In the past, almost every girl in certain rural areas of the country went to initiation camps, said Eunice M’biya, a lecturer in social history at the University of Malawi. “But this trend is slowly shifting in favor of formal education,” Ms. M’biya said.

Ms. Banda’s own grassroots activism began in 2010, when she was just 13, in her small village of Chitera in the district of Chiradzulu, in Malawi’s south.

Despite initial resistance from older women in her village, she rallied other girls in Chitera and became a leader in the local movement of girls saying no to the camps.

Her activism gained momentum when she crossed paths with the Girls Empowerment Network, a Malawi-based nonprofit that was lobbying lawmakers to address the issue of child marriage. It was also training girls in the Chiradzulu District to become advocates and urge their village chiefs to take a stance by enacting local ordinances to protect adolescent girls from early marriage and harmful sexual initiation practices.

Ms. Banda teamed up with the nonprofit on the “I will marry when I want” campaign, calling for the legal marriage age to be increased to 18 from 15. Other rights activists, parliamentarians, and religious and civil society leaders joined the ultimately successful battle.

Today, the Malawi Constitution defines any person below age 18 as a child.

Ms. Banda’s role in the push against the practice earned her a Young Activist award from the United Nations in 2019.
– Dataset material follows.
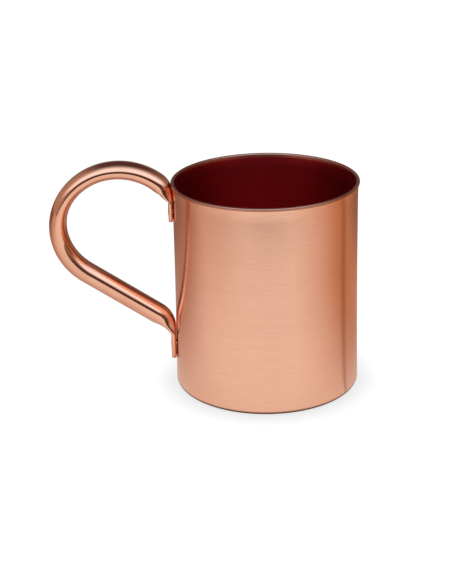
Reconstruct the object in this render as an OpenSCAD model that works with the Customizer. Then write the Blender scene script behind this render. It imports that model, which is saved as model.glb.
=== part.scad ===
// Copper mug: a one-piece cup and a bent tube handle, joined by two rivets.
// Millimetres. The origin is the centre of the base, +Z is up, and the handle points along -X.

/* [Cup] */
// Height of the cup, from the table to the top of the lip
cup_height = 95; // [94:0.5:98]
// Diameter over the lip
lip_d = 83; // [82.6:0.1:84]
// Diameter just above the base corner
base_d = 82.8; // [81.6:0.1:83.5]
// Diameter of the straight stretch between the base taper and the lip flare
waist_d = 81.5; // [80:0.1:82]
// Diameter under the lip bead
neck_d = 82.3; // [82:0.1:82.4]
// Thickness of the wall and the floor
wall = 1.2; // [0.8:0.1:1.3]
// Thickness of the rounded lip
lip_t = 1.5; // [1.4:0.1:1.8]
// Outer radius of the corner between base and wall
corner_r = 2.5; // [1.5:0.1:4]
// Height at which the base taper has died out
taper_top = 62; // [40:1:75]
// Height at which the wall starts to flare towards the lip
flare_z = 88; // [86:0.5:89]

/* [Handle] */
// Outer diameter of the round tube
tube_od = 9.5; // [9:0.1:10]
// Wall thickness of the tube
tube_wall = 0.9; // [0.7:0.1:1]
// Depth of the tube, in the plane of the handle, at the top of the arm
arm_depth = 8.2; // [7.5:0.1:9]
// Depth of the tube where bending has flattened it most
loop_depth = 7.4; // [6.8:0.1:8.5]
// Height of the upper tab's lower end
tab_high_z = 77.5; // [77:0.1:78]
// Height at which the upper tab bends away from the wall
bend_high_z = 90; // [89:0.5:91]
// Height of the lower tab's lower end
tab_low_z = 12.2; // [10:0.1:13]
// Radius of the upper bend, on the side of the wall
bend_high_r = 10; // [8:0.5:12]
// Turn of the upper bend, in degrees
bend_high_turn = 52.5; // [50:0.5:55]
// Outside radius of the top of the loop
loop_top_r = 32; // [31:0.5:33]
// Turn of the top of the loop, in degrees
loop_top_turn = 97; // [95:0.5:99]
// Outside radius of the far side of the loop
loop_side_r = 29.5; // [28.5:0.5:30.5]
// Turn of the far side of the loop, in degrees
loop_side_turn = 87; // [85:0.5:89]
// Radius of the lower bend, on the side of the wall
bend_low_r = 12.5; // [10:0.5:13]
// Width of each tab
tab_w = 12.2; // [11:0.1:14]
// Thickness of the lower tab, which is pressed a little less flat than the upper one
tab_low_t = 2.1; // [2:0.1:2.4]
// Flat length of the upper tab
flat_high = 9.4; // [9:0.1:10]
// Length over which the upper tab opens into the tube
press_high = 16; // [13:0.5:18]
// Flat length of the lower tab
flat_low = 12; // [11:0.1:13]
// Length over which the lower tab opens into the tube
press_low = 18; // [15:0.5:20]
// Corner radius at the end of each tab
tab_corner_r = 2; // [1:0.5:4]

/* [Rivets] */
// Height of the upper rivet
rivet_high_z = 81.3; // [81:0.1:81.6]
// Height of the lower rivet
rivet_low_z = 17.8; // [17:0.1:18.5]
// Diameter of the rivet's shank
shank_d = 3.2; // [2.5:0.1:4]
// Diameter of the hammered head on the tab
peen_d = 4.8; // [4.4:0.1:5.4]
// Height of the hammered head
peen_h = 0.35; // [0.25:0.05:0.8]
// Diameter of the low head inside the cup
head_d = 6.4; // [5.6:0.1:8]
// Height of the low head inside the cup
head_h = 0.9; // [0.6:0.1:1.4]

/* [Hidden] */
copper_satin = [0.85, 0.60, 0.48];
copper_bright = [0.80, 0.50, 0.38];
cup_fn = 144;
rivet_fn = 48;
// Radial clearance of each rivet in its holes, and the gap of the tabs and the rivet heads to the wall
hole_clearance = 0.05;
tab_gap = 0.03;
// Steps along the cup's outline
corner_steps = 6;
taper_steps = 8;
flare_steps = 4;
lip_steps = 10;
// Sides of the tube's outer and inner surfaces
tube_sides = 28;
bore_sides = 16;
// Rings along each tab, small bend, large arc and half of the straight
tab_rings = 16;
bend_rings = 14;
arc_rings = 18;
straight_rings = 2;
// Half width of the bore where it starts, between the two pressed walls of the tube
bore_start = 0.2;
// How softly a pressed end starts to open, how early each end is almost open, and how soon flats form
open_start = 1.2;
open_high = 7;
open_low = 4.3;
flat_onset = 2;
// Distance from each tab's end at which the tube starts to narrow, and over which it narrows
narrow_high = 5;
narrow_low = 7;
narrow_run = 20;
// How sharply the base taper sets in towards the bottom
taper_power = 1.5;
// Steps of a rivet's domed head, and the share of its height that is a straight edge
dome_steps = 6;
dome_edge = 0.3;

function rad(a) = a * PI / 180;
function ease(t) = let (u = min(max(t, 0), 1)) u * u * (3 - 2 * u);
function mix(a, b, t) = a + (b - a) * ease(t);

// ---- Cup ----

lip_r = lip_t / 2;
lip_centre = [lip_d / 2 - lip_r, cup_height - lip_r];
// Angle on the lip bead at which the outer wall runs into it
lip_start = -65;

// Outer radius of the wall at height z
function wall_r(z) =
    z < taper_top
        ? waist_d / 2 + (base_d - waist_d) / 2 * pow(1 - z / taper_top, taper_power)
        : waist_d / 2 + (neck_d - waist_d) / 2 * pow(max(z - flare_z, 0) / (cup_height - flare_z), 2);

// Points from the base corner up the wall, with the surface set in by depth
function wall_line(depth, z_from, z_to) = concat(
    [for (i = [0:taper_steps]) let (z = z_from + (taper_top - z_from) * i / taper_steps)
        [wall_r(z) - depth, z]],
    [for (i = [0:flare_steps]) let (z = flare_z + (z_to - flare_z) * i / flare_steps)
        [wall_r(z) - depth, z]]
);

// A quarter turn for a corner of radius r, rising from its lowest point to the wall at radius x
function corner_line(x, z, r) =
    [for (i = [0:corner_steps - 1]) let (a = -90 + 90 * i / corner_steps)
        [x - r + r * cos(a), z + r + r * sin(a)]];

function cup_outline() = let (
    wall_top = lip_centre.y - lip_r,
    inner_r = corner_r - wall / 2
) concat(
    [[0, 0]],
    corner_line(wall_r(corner_r), 0, corner_r),
    wall_line(0, corner_r, wall_top),
    [for (i = [0:lip_steps]) let (a = lip_start + (180 - lip_start) * i / lip_steps)
        lip_centre + lip_r * [cos(a), sin(a)]],
    reverse(wall_line(wall, wall + inner_r, wall_top)),
    reverse(corner_line(wall_r(wall + inner_r) - wall, wall, inner_r)),
    [[0, wall]]
);

function reverse(v) = [for (i = [len(v) - 1:-1:0]) v[i]];

module cup_body() {
    color(copper_satin)
    difference() {
        rotate_extrude($fn = cup_fn) polygon(cup_outline());
        rivet_hole(rivet_high_z);
        rivet_hole(rivet_low_z);
    }
}

// ---- Handle ----

tab_high_t = 2 * tube_wall;
// The wall is widest at these heights behind the tabs, so each tab comes closest to it there
seat_high = wall_r(bend_high_z) + tab_gap;
seat_low = wall_r(tab_low_z) + tab_gap;

// A point on the path is [x, z, heading, distance]. The heading is in degrees from +X towards +Z.
// A leg of the path is [length, turn, rings].
function along(p, length, turn) = let (h = p[2], r = turn == 0 ? 0 : length / rad(turn))
    turn == 0
        ? [p[0] + length * cos(h), p[1] + length * sin(h), h, p[3] + length]
        : [p[0] + r * (sin(h + turn) - sin(h)), p[1] - r * (cos(h + turn) - cos(h)), h + turn, p[3] + length];

function arc(r, turn, n) = [r * rad(abs(turn)), turn, n];
function path_end(p, legs, i = 0) = i == len(legs)
    ? p
    : path_end(along(p, legs[i][0], legs[i][1]), legs, i + 1);
function path(p, legs, i = 0) = i == len(legs) ? [] : let (l = legs[i]) concat(
    [for (j = [1:l[2]]) along(p, l[0] * j / l[2], l[1] * j / l[2])],
    path(along(p, l[0], l[1]), legs, i + 1)
);

// The path first follows the outer line of the handle, which lies on the wall at the upper tab
up_start = [-seat_high, tab_high_z, 90, 0];
up_tab = [bend_high_z - tab_high_z, 0, tab_rings];
up_bend = arc(bend_high_r, bend_high_turn, bend_rings);
loop_top = arc(loop_top_r, loop_top_turn, arc_rings);
loop_side = arc(loop_side_r, loop_side_turn, arc_rings);
arm_s = up_tab[0] + up_bend[0];
loop_mid_s = arm_s + loop_top[0];
loop_end_s = loop_mid_s + loop_side[0];
loop_end = path_end(up_start, [up_tab, up_bend, loop_top, loop_side]);

// On the straight it changes to the inner line, one tube across, which lies on the wall at the lower tab
slope = loop_end[2];
low_bend = arc(bend_low_r, 270 - slope, bend_rings);
low_bend_x = bend_low_r * (1 + sin(slope));
straight = (-seat_low - low_bend_x - loop_end[0] + tube_od * sin(slope)) / cos(slope);
half_straight = [straight / 2, 0, straight_rings];
swap = path_end(loop_end, [half_straight]);
inner_start = [swap[0] - tube_od * sin(slope), swap[1] + tube_od * cos(slope), slope, swap[3]];
low_bend_end = path_end(inner_start, [half_straight, low_bend]);
low_tab = [low_bend_end[1] - tab_low_z, 0, tab_rings];
path_length = low_bend_end[3] + low_tab[0];

outer_path = concat([up_start], path(up_start, [up_tab, up_bend, loop_top, loop_side, half_straight]));
inner_path = path(inner_start, [half_straight, low_bend, low_tab]);

// Share of the tube's opening over a pressed length, which ends smoothly at the round tube
function spread(t, early) = let (u = min(max(t, 0), 1)) 1 - pow(1 - pow(u, open_start), early);
// How far the tube is open at distance s: 0 in the flat tabs, 1 in the round tube
function open(s) = min(
    spread((s - flat_high) / press_high, open_high),
    spread((path_length - flat_low - s) / press_low, open_low)
);
// Depth of the tube before pressing: bending flattens it, most where the two arcs of the loop meet
function depth(s) = s < loop_mid_s
    ? mix(arm_depth, loop_depth, (s - arm_s) / (loop_mid_s - arm_s))
    : mix(loop_depth, tube_od, (s - loop_mid_s) / (loop_end_s - loop_mid_s));
function half_depth(s) = let (t = s < loop_mid_s ? tab_high_t : tab_low_t)
    t / 2 + (depth(s) - t) / 2 * open(s);
// Half width, which changes slowly between a tab and the tube
function half_width(s) = mix(
    tab_w / 2,
    tube_od - depth(s) / 2,
    min(s - narrow_high, path_length - s - narrow_low) / narrow_run
);
// What the rounded corners at a tab's end take off the half width
function end_cut(s) = let (d = min(s, path_length - s, tab_corner_r))
    tab_corner_r - sqrt(pow(tab_corner_r, 2) - pow(tab_corner_r - d, 2));

// One ring of the surface set in by inset. A pressed section has two flats with round folds between
// them, and an open one is an oval.
function ring(p, side, inset, sides) = let (
    s = p[3],
    o = pow(open(s), flat_onset),
    a = half_depth(s) - inset,
    b = tube_od - depth(s) / 2 - inset,
    half_flat = half_width(s) - half_depth(s) - end_cut(s),
    normal = [-sin(p[2]), cos(p[2])],
    centre = [p[0], p[1]] + side * half_depth(s) * normal
) [for (i = [0:sides - 1]) let (
    t = 360 * (i + 0.5) / sides,
    fold = (sin(t) > 0 ? 1 : -1) * half_flat + a * sin(t),
    q = centre + a * cos(t) * normal
) [q[0], o * b * sin(t) + (1 - o) * fold, q[1]]];

// The bore leaves out the tabs, where the two tube walls touch
function rings(inset, sides) = concat(
    [for (p = outer_path) if (half_depth(p[3]) > inset + bore_start) ring(p, 1, inset, sides)],
    [for (p = inner_path) if (half_depth(p[3]) > inset + bore_start) ring(p, -1, inset, sides)]
);

// A closed skin over a list of rings with the same number of points
module skin(loops) {
    n = len(loops[0]);
    last = (len(loops) - 1) * n;
    polyhedron(
        points = [for (l = loops) each l],
        faces = concat(
            [[for (i = [n - 1:-1:0]) i]],
            [for (k = [0:n:last - n]) for (i = [0:n - 1]) let (j = (i + 1) % n) each
                [[k + i, k + j, k + n + j], [k + i, k + n + j, k + n + i]]],
            [[for (i = [0:n - 1]) last + i]]
        )
    );
}

module handle() {
    color(copper_bright)
    difference() {
        skin(rings(0, tube_sides));
        skin(rings(tube_wall, bore_sides));
        rivet_hole(rivet_high_z);
        rivet_hole(rivet_low_z);
    }
}

// ---- Rivets ----

// A round hole through the wall and the tab on the handle's side
module rivet_hole(z) {
    translate([0, 0, z]) rotate([0, -90, 0])
        cylinder(h = lip_d, d = shank_d + 2 * hole_clearance, $fn = rivet_fn);
}

// A rivet from its seat inside the cup to the outer face of a tab of thickness t that rests at radius seat
module rivet(z, seat, t) {
    // The flat underside of the head touches the round wall at its two sides, at its upper edge
    inner_r = wall_r(z + head_d / 2) - wall - tab_gap;
    base_x = sqrt(pow(inner_r, 2) - pow(head_d / 2, 2));
    grip = seat + t - base_x;
    // A low dome is a quarter of an ellipse on a short straight edge
    dome = [for (i = [0:dome_steps]) let (a = 90 * i / dome_steps)
        [cos(a), dome_edge + (1 - dome_edge) * sin(a)]];
    head = [for (p = dome) [head_d / 2 * p.x, -head_h * p.y]];
    peen = [for (p = dome) [peen_d / 2 * p.x, grip + peen_h * p.y]];
    outline = concat(
        reverse(head),
        [[head_d / 2, 0], [shank_d / 2, 0], [shank_d / 2, grip], [peen_d / 2, grip]],
        peen
    );
    color(copper_bright)
    translate([-base_x, 0, z]) rotate([0, -90, 0])
        rotate_extrude($fn = rivet_fn) polygon(outline);
}

module upper_rivet() {
    rivet(rivet_high_z, seat_high, tab_high_t);
}

module lower_rivet() {
    rivet(rivet_low_z, seat_low, tab_low_t);
}

cup_body();
handle();
upper_rivet();
lower_rivet();
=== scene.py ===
import math

import bmesh
import bpy
from mathutils import Matrix, Vector


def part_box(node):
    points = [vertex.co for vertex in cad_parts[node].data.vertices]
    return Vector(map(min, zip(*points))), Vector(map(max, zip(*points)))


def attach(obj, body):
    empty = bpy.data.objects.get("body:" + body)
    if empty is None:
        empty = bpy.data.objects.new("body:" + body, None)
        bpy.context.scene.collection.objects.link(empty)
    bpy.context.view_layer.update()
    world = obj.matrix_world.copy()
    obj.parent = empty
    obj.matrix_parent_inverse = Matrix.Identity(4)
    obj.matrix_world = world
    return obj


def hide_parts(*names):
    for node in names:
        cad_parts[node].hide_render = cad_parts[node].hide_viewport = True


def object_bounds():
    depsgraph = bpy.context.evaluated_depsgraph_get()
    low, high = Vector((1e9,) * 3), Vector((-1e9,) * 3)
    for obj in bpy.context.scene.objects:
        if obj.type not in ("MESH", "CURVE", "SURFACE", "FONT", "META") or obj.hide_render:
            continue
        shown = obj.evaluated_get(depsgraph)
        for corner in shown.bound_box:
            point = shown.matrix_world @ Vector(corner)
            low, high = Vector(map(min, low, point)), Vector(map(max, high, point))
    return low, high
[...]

“Our campaign was very impactful because we brought together girls who told their stories through lived experience,” Ms. Banda said. “From there, a lot of people just wanted to be part of the movement and change things after hearing the depressing stories from the girls.”

Habiba Osman, a lawyer and prominent gender-right advocate who has known Ms. Banda since she was 13, describes her as a trailblazer. “She played a very crucial role in mobilizing girls in her community, because she knew that girls her age needed to be in school,” she said. “What I like about Memory is that years later, after the enactment of the law, she’s still campaigning for the effective implementation of it.”

In 2019, with the support of the Freedom Fund, an international nonprofit dedicated to ending modern slavery, Ms. Banda founded Foundation for Girls Leadership to promote children’s rights and teach leadership skills to girls.

“I want children to understand about their rights while they are still young,” Ms. Banda said. “If we want to shape a better future, this is a group to target.”

Though her nonprofit is still in its infancy, it has already managed to help over 500 girls faced with child marriages to avoid that fate and stay in school or enroll again.

Last year she shared what she has been doing with Michelle Obama, Melinda French Gates and Amal Clooney during their visit to Malawi as part of the Clooney Foundation for Justice’s efforts to end child marriage.

“I’ve watched these three inspiring women from a world apart and just to be in their presence and talk to them was such a huge moment in my life,” Ms. Banda said. “I never thought I’d one day meet Michelle Obama.”

Ms. Banda was born in 1997 in Chitera. Her father died when she was 3, leaving her mother to raise two infant girls on her own.

Ms. Banda did well in school, knowing from an early age, she said, that learning was crucial for her future.

“My sister’s experience fueled the burning desire I had for education,” she said. “Whenever I was not in the first position in my class, I had to make sure that I had to be No. 1 in the next school term.”

Outspoken in class, her willingness to ask questions and express herself proved essential when her time came to go to the initiation camp. She refused.

“I simply said no because I knew what I wanted in life, and that was getting an education,” she said.

The women in Chitera labeled her as stubborn and disrespectful of their cultural values. She said she often heard comments like: “Look at you, you’re all grown up. Your little sister has a baby, what about you?” Ms. Banda recalled. “That was what I was dealing with every day. It was not easy.”

She found support from her teacher at primary school and from people at the Girls Empowerment Network. They helped convince her mother and aunts that she needed to be allowed to make her own decision.

“I was lucky,” Ms. Banda said. “I believe if the Girls Empowerment Network had come earlier in my community, things would have turned out different for my sister, as for my cousins, friends and many girls.”

Ms. Banda stayed in school, earning an undergraduate degree in development studies. She recently completed her master’s degree in project management.

She now works in Ntcheu, Malawi, with Save the Children International while running her own children’s rights nonprofit in Lilongwe. Malawi’s capital.

As much as she has accomplished, Ms. Banda is aware there is much left to do.

“Some of the girls that we have managed to pull out of early marriage, ended up getting back into those marriages because of poverty,” Ms. Banda said. “They have no financial support, and their parents cannot take care of them when they return home.”

She noted that child marriage is a multidimensional problem that requires a multidimensional solution of scholarships, economic opportunities, child protection structures at the community level and “changing the way families and communities view the problems,” she said.

Ms. Banda is currently lobbying Malawi’s Ministry of Gender to set up a “girls fund” to help provide economic opportunities to those most vulnerable to a childhood marriage.

For her sister, the first, forced marriage didn’t last. While now remarried to a man she chose as an adult, her childhood trauma disrupted her education and ended her ambitions of becoming a teacher.

Ms. Banda’s next move is to set up a vocational school for girls through her nonprofit, aimed at providing job skills to those like her sister unable to go beyond secondary school.

“All I want is for girls to live in an equal and safe society,” she said. “Is that too much to ask?”